Wednesday, April 11, 2018

The Handmaid's Tale

The Handmaid's Tale The Handmaid's Tale by Margaret Atwood
My rating: 4 of 5 stars

SPOILERS AHEAD:


So sad, so real, and so frighteningly current, despite the fact it was written over 30 years ago. It's not hard to believe that, like Offred, we could be so easily disenfranchised and made into property. Listening to this book was truly like listening to someone tell me their story, and it made even more sense at the end when we find out that the "manuscript" of the book was "found" as a series of tapes, and placed into a patchwork order of sorts.

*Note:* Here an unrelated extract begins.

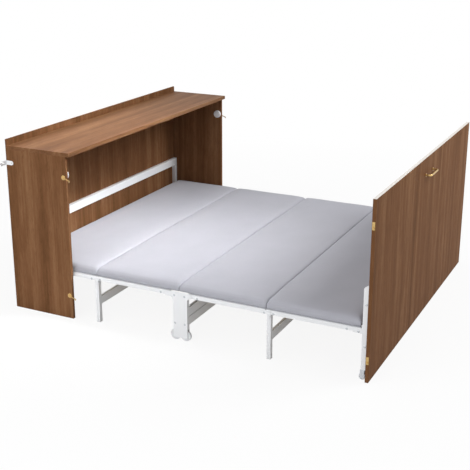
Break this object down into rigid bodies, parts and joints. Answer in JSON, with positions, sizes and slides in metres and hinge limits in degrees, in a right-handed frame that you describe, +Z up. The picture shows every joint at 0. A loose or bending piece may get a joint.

In the historical notes at the end, an interesting section in and of itself, it is noted about the Aunts in particular: "the best and most cost effective way to control women for reproductive and other purposes was through women themselves. For this, there were many historical precedents. In fact, no empire imposed by force or otherwise has ever been without this feature. Control of the indigenous by members of their own group. In the case of Gilead, there were many women willing to serve as Aunts, either because of a genuine belief in what they called Traditional Values, or for the benefits they might thereby acquire. When power is scarce, little of it is tempting." We continue to see this happen, throughout history and in our current times. It's only when we start to recognize it as it's happening and work to stop such oppression that true change can be made.

The historians at the end refused to judge The Gileadian society, saying it was responding to economic and societal pressures, and trying to fix things they saw as wrong, but what that said to me is they were putting what they saw as a better society above the lives of the people themselves. As the commander said: "Better never means better for everyone... It always means worse, for some." The people of Gilead became chattel to improve "society" as a whole, even though it doesn't seem as though anything was much improved - there were still things like brothels where men could do what they pleased, all state-sponsored, supervised by women.

Part of me hates how this book ends, with so many unanswered questions. Was Offred truly saved? Was Nick on her side the whole time, or was he a "Private Eye" and turned her in? Will she ever see her daughter again? What is her name? Is she pregnant? In the end, though, I have to be okay with the uncertainty, because what in this world ever has any certainty? We only have hope, and I'm going to choose to believe that Offred found freedom, somehow, somewhere, and that she has some measure of peace. I wish for her this desire she once spoke of: "I want to be held and told my name. I want to be valued, in ways that I am not; I want to be more than valuable."